Conversamos por algum tempo, lembramos de alguns amigos comuns, jogamos conversa fora, e quando nos despedimos, ele me disse:
– Aquele velho tinha razão!
– Qual velho? – perguntei.
– O Rato…
– Rato? Que rato?
– Aquele que me dispensou do Corinthians!
– Mas… você ainda tem mágoas dele? – indaguei.
– Não, não…
– Então, por que você só se refere a ele como “velho”?
– Bem… – pausa – Ele não gostava de ser chamado de Rato. E para não magoar minha memória, o chamo de velho. Mas que fique bem claro que isso é num “sentido carinhoso”.

Concordamos que o velho José Castelli, popularmente conhecido como Rato, foi um descobridor de talentos para o futebol e também um bom conselheiro para aqueles que não tinham aptidão para o futebol profissional. Hoje em dia, é comum jogadores darem as costas ao adversário quando esse ameaça chutar.

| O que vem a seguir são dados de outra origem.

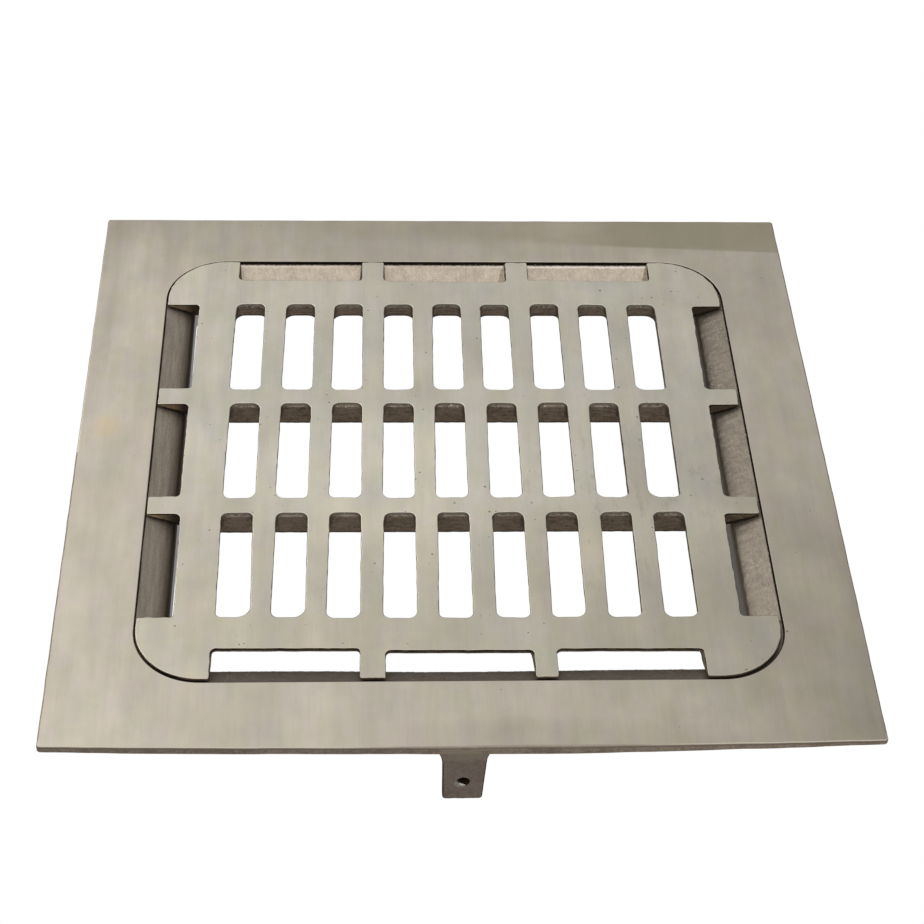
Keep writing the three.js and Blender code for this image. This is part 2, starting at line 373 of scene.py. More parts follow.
class Look:
    """A Principled material and short calls for the nodes that feed it.

    x, y and z are places on the piece in millimetres, and colour is its colour so far.
    """

    def __init__(self, name):
        self.material = bpy.data.materials.new(name)
        self.material.use_nodes = True
        self.tree = self.material.node_tree
        self.surface = self.tree.nodes["Principled BSDF"]
        coordinates = self.node("TexCoord")
        self.place = coordinates.outputs["Object"]
        self.normal = coordinates.outputs["Normal"]
        self.x, self.y, self.z = self.node("SeparateXYZ", self.scaled([1 / MM] * 3)).outputs

    def put(self, socket, value):
        if isinstance(value, bpy.types.NodeSocket):
            self.tree.links.new(value, socket)
        else:
            socket.default_value = value

    def node(self, kind, *values, **settings):
        """A new node with these settings, whose first inputs take these numbers or outputs."""
        node = self.tree.nodes.new("ShaderNode" + kind)
        for name, setting in settings.items():
            setattr(node, name, setting)
        for socket, value in zip(node.inputs, values):
            self.put(socket, value)
        return node

    def set(self, **values):
        for name, value in values.items():
            self.put(self.surface.inputs[name.replace("_", " ")], value)

    def math(self, operation, result, *others):
        """An operation on a value and each of the others in turn."""
        for other in others:
            result = self.node("Math", result, other, operation=operation).outputs[0]
        return result

    def add(self, *values):
        return self.math("ADD", *values)

    def subtract(self, a, b):
        return self.math("SUBTRACT", a, b)

    def times(self, *values):
        return self.math("MULTIPLY", *values)

    def absolute(self, value):
        return self.node("Math", value, operation="ABSOLUTE").outputs[0]

    def scaled(self, stretch, shift=0.0):
        """Places on the piece, in metres, times a number for each axis, and then shifted."""
        location = (shift, 0.7 * shift, 1.3 * shift)
        return self.node("Mapping", self.place, location, (0, 0, 0), stretch).outputs[0]

    def noise(self, size, shift=0.0, detail=2.0, roughness=0.5):
        """Noise from 0 to 1 whose features measure about size, a number or (x, y, z)."""
        place = self.scaled((1 / (np.broadcast_to(size, 3) * MM)).tolist())
        node = self.node("TexNoise", place, shift, 1.0, detail, roughness, noise_dimensions="4D")
        return node.outputs["Fac"]

    def spots(self, size, shift=0.0, dimensions="3D"):
        """Distance to the nearest of scattered points, in units of size, and its cell's colour.

        In two dimensions the points are scattered over the top face.
        """
        place = self.scaled([1 / (size * MM)] * 3, shift)
        node = self.node("TexVoronoi", place, 0.0, 1.0, voronoi_dimensions=dimensions)
        return node.outputs["Distance"], node.outputs["Color"]

    def facing(self, axis):
        """How squarely the surface faces along one axis, either way: from 0 to 1."""
        return self.absolute(self.node("SeparateXYZ", self.normal).outputs[axis])

    def map(self, value, low, high, new_low=0.0, new_high=1.0, kind="SMOOTHSTEP"):
        """Runs from new_low, where value is low, to new_high, where it is high."""
        numbers = (low, high, new_low, new_high)
        return self.node("MapRange", value, *numbers, interpolation_type=kind).outputs[0]

    def line(self, value, low, high, new_low=0.0, new_high=1.0):
        return self.map(value, low, high, new_low, new_high, kind="LINEAR")

    def mix(self, share, a, b, blend="MIX"):
        node = self.node("Mix", share, data_type="RGBA", blend_type=blend)
        for socket, colour in zip(node.inputs[6:8], (a, b)):
            self.put(socket, (*colour, 1.0) if isinstance(colour, tuple) else colour)
        return node.outputs[2]

    def paint(self, colour, *shares, blend="MIX"):
        """Covers the colour so far with another one, as far as the product of the shares."""
        share = self.times(*shares) if shares else 1.0
        self.colour = self.mix(share, self.colour, colour, blend)
        self.set(Base_Color=self.colour)

    def tint(self, colour, *shares):
        """Multiplies the colour so far by another one, as far as the product of the shares."""
        self.paint(colour, *shares, blend="MULTIPLY")

    def patch(self, x, y, reach_x, reach_y):
        """A soft-edged oval on the top face, from 0 outside to 1 in the middle."""
        across = self.math("DIVIDE", self.subtract(self.x, x), reach_x)
        along = self.math("DIVIDE", self.subtract(self.y, y), reach_y)
        return self.map(self.add(self.times(across, across), self.times(along, along)), 1.0, 0.0)

    def bump(self, height, distance, under=None):
        """Relief whose height runs from 0 to 1 over a distance, on top of the relief under it."""
        node = self.node("Bump", 1.0, distance * MM)
        self.put(node.inputs["Height"], height)
        if under is not None:
            self.put(node.inputs["Normal"], under)
        return node.outputs[0]


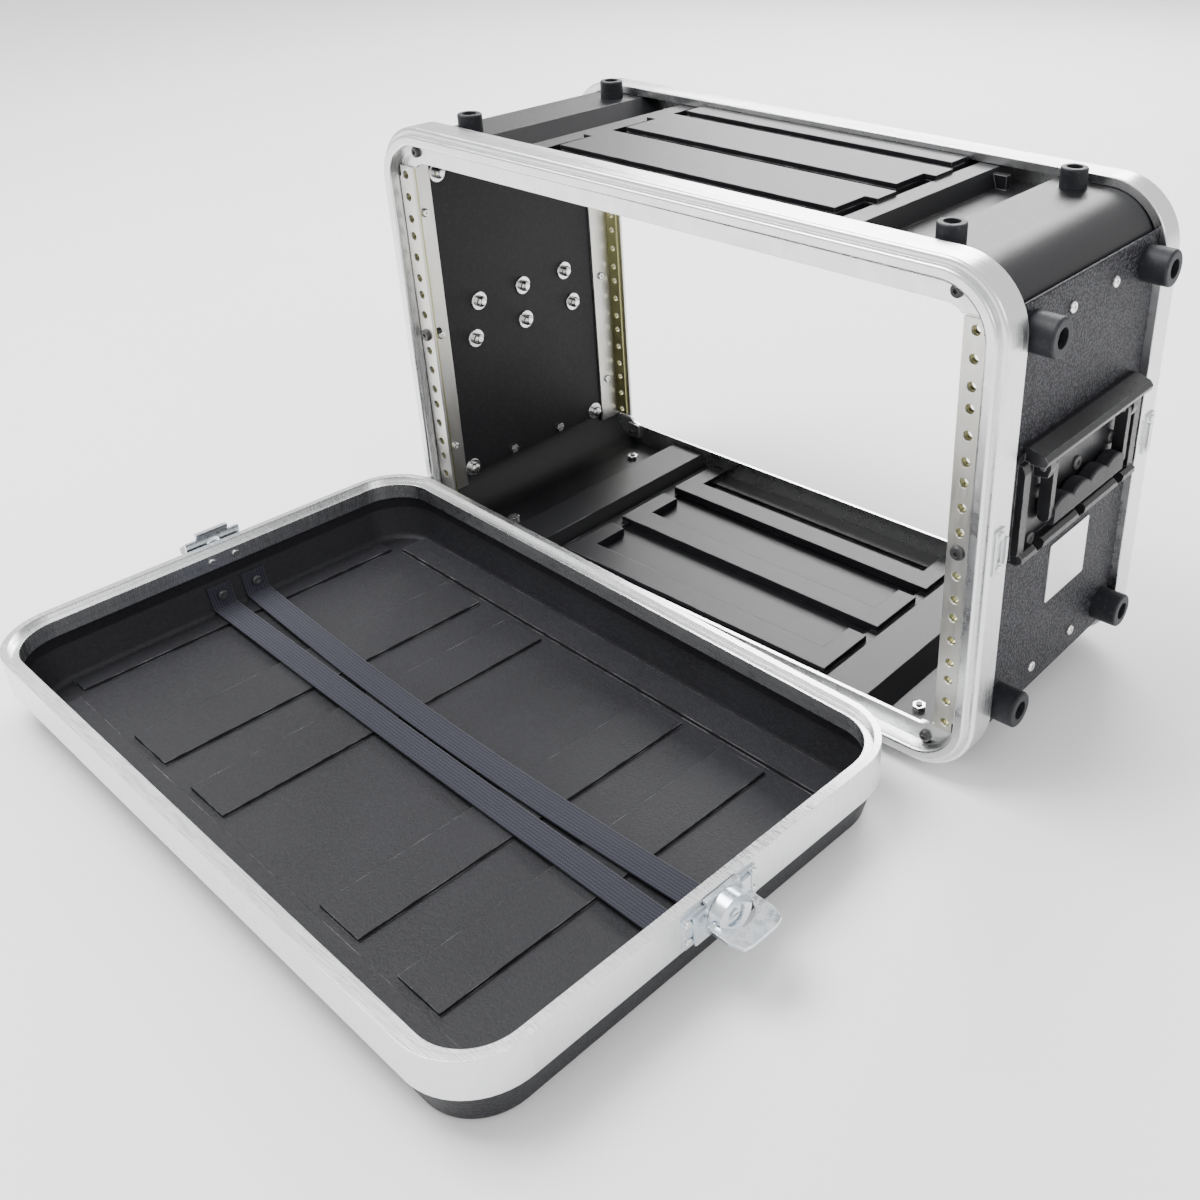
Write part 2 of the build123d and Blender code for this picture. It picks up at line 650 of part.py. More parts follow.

Observação final: No jogo acima mencionado, dois jogadores se profissionalizaram algum tempo depois, ambos pela Portuguesa; o meia armador Juarez, que depois jogou em diversos clubes da segunda divisão do futebol Paulista, e o outro era o centroavante Oswaldo, que jogou em times da primeira divisão do campeonato Paulista, foi campeão pelo Náutico e também campeão pelo Atlético Paranaense.